» Given request
The entries below contain a line with "LADDER_X = -7010" and a line with "for node in". Retype exactly everything from the first down to the second, both included, and nothing else.

» Extracted entries

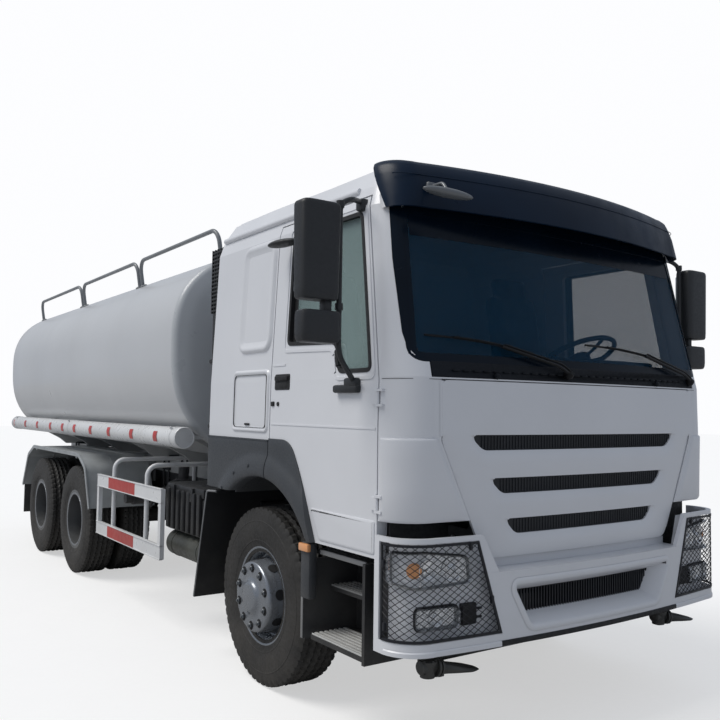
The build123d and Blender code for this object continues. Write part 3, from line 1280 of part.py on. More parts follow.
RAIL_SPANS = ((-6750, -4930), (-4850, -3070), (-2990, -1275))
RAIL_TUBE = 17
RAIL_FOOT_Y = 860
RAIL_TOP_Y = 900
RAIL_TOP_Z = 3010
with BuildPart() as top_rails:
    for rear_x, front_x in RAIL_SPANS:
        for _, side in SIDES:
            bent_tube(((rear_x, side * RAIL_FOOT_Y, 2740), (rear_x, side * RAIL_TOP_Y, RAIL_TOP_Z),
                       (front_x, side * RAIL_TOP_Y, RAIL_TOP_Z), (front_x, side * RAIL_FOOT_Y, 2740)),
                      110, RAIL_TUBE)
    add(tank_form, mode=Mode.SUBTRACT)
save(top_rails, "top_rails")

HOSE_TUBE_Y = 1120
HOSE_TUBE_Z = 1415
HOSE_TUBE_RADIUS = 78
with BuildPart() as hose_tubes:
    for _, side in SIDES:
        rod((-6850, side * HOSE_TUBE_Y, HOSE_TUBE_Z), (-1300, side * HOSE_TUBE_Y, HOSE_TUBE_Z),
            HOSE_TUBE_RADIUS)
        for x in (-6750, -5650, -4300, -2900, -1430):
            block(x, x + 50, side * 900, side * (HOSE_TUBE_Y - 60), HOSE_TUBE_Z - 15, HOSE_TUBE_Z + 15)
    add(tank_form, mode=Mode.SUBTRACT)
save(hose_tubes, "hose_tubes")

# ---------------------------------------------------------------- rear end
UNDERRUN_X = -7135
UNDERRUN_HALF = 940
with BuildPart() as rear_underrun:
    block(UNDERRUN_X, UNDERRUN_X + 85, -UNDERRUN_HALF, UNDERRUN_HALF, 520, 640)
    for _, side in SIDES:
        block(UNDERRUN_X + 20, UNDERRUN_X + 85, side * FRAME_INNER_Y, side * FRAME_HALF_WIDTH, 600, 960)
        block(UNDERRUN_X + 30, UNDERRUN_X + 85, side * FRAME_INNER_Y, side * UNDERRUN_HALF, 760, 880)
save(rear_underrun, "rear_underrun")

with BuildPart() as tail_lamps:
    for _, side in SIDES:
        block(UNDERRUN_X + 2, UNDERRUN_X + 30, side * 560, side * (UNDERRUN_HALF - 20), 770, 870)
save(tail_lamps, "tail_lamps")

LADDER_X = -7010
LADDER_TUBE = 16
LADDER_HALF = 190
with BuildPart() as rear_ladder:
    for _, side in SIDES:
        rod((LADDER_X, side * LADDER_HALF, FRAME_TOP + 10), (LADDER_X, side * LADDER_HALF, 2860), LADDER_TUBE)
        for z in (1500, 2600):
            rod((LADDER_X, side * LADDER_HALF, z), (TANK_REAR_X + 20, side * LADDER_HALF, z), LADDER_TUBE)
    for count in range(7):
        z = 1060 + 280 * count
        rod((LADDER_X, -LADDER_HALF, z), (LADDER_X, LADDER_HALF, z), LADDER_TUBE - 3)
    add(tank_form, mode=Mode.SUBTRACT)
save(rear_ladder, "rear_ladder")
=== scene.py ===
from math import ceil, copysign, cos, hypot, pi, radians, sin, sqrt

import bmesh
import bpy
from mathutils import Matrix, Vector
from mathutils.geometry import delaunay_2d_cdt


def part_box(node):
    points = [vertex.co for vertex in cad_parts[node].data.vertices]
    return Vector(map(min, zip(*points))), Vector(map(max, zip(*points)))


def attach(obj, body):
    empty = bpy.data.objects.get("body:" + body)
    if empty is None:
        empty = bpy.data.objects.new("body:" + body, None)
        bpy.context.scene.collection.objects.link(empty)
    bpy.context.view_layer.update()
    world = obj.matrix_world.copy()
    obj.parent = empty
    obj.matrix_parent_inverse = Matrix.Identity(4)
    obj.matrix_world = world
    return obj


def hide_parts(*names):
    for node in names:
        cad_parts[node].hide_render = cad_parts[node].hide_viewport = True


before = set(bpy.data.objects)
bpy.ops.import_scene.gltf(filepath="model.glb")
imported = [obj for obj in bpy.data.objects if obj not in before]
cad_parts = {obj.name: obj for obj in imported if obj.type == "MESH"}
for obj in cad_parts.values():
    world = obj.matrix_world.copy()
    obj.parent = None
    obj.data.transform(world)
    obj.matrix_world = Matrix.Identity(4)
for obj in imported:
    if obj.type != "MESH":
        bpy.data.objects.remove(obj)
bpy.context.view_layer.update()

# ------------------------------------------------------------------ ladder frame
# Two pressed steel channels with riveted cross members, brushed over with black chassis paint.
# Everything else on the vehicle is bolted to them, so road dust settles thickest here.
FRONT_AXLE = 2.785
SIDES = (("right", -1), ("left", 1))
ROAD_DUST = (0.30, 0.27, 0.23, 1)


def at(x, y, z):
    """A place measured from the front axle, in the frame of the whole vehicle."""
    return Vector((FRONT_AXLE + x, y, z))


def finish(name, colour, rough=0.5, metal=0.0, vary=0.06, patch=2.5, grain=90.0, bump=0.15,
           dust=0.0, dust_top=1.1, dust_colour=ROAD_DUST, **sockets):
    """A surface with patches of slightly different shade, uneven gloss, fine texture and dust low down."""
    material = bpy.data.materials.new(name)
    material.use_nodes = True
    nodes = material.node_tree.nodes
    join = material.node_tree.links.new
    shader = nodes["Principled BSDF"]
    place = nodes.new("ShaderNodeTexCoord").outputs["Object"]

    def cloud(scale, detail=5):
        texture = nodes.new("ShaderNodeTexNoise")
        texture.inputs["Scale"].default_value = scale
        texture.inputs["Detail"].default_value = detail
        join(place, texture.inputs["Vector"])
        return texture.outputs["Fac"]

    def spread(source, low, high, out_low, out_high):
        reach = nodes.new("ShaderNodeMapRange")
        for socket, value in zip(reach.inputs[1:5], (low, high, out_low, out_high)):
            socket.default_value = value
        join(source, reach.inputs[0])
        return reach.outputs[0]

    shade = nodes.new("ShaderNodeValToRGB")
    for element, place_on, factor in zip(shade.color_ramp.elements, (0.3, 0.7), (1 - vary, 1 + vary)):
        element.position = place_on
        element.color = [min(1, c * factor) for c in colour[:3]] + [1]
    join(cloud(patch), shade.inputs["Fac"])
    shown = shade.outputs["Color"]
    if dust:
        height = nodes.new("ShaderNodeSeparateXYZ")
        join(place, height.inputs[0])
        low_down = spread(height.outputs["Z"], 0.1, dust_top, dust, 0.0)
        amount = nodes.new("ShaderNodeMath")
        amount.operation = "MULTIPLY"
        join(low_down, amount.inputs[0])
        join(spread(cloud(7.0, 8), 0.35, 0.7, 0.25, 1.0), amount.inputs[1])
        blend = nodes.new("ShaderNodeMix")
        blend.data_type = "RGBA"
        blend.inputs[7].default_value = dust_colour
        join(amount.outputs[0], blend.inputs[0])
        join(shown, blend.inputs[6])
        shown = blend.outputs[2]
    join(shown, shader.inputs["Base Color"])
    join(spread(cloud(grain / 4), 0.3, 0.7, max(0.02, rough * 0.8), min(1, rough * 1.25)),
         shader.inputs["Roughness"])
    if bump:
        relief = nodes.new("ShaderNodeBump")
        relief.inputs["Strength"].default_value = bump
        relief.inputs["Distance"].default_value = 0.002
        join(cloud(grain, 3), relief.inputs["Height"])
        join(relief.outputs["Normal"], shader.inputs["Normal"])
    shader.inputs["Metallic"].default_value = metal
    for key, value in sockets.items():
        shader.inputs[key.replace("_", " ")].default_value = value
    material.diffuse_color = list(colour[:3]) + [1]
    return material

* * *

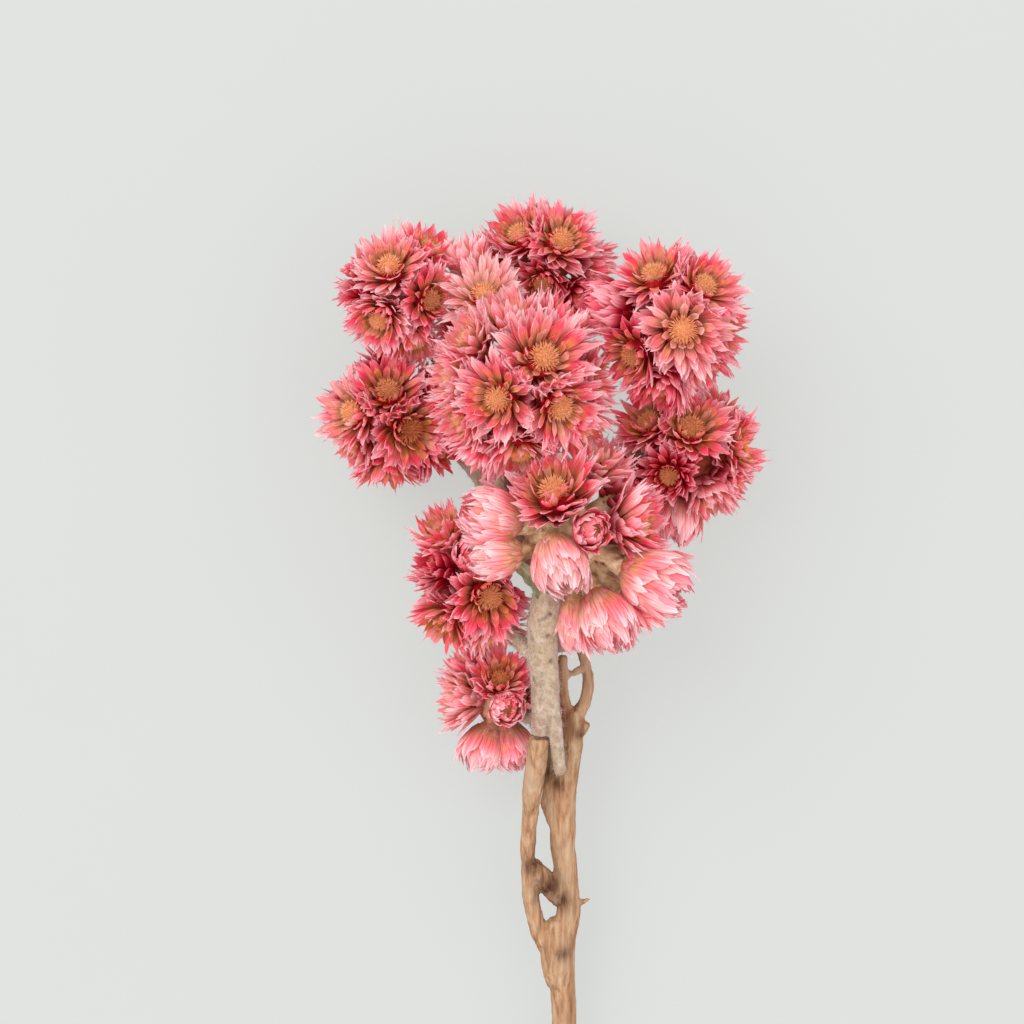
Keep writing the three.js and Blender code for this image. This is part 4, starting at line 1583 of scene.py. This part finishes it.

» Full response
LADDER_X = -7010
LADDER_TUBE = 16
LADDER_HALF = 190
with BuildPart() as rear_ladder:
    for _, side in SIDES:
        rod((LADDER_X, side * LADDER_HALF, FRAME_TOP + 10), (LADDER_X, side * LADDER_HALF, 2860), LADDER_TUBE)
        for z in (1500, 2600):
            rod((LADDER_X, side * LADDER_HALF, z), (TANK_REAR_X + 20, side * LADDER_HALF, z), LADDER_TUBE)
    for count in range(7):
        z = 1060 + 280 * count
        rod((LADDER_X, -LADDER_HALF, z), (LADDER_X, LADDER_HALF, z), LADDER_TUBE - 3)
    add(tank_form, mode=Mode.SUBTRACT)
save(rear_ladder, "rear_ladder")
=== scene.py ===
from math import ceil, copysign, cos, hypot, pi, radians, sin, sqrt

import bmesh
import bpy
from mathutils import Matrix, Vector
from mathutils.geometry import delaunay_2d_cdt


def part_box(node):
    points = [vertex.co for vertex in cad_parts[node].data.vertices]
    return Vector(map(min, zip(*points))), Vector(map(max, zip(*points)))


def attach(obj, body):
    empty = bpy.data.objects.get("body:" + body)
    if empty is None:
        empty = bpy.data.objects.new("body:" + body, None)
        bpy.context.scene.collection.objects.link(empty)
    bpy.context.view_layer.update()
    world = obj.matrix_world.copy()
    obj.parent = empty
    obj.matrix_parent_inverse = Matrix.Identity(4)
    obj.matrix_world = world
    return obj


def hide_parts(*names):
    for node in names:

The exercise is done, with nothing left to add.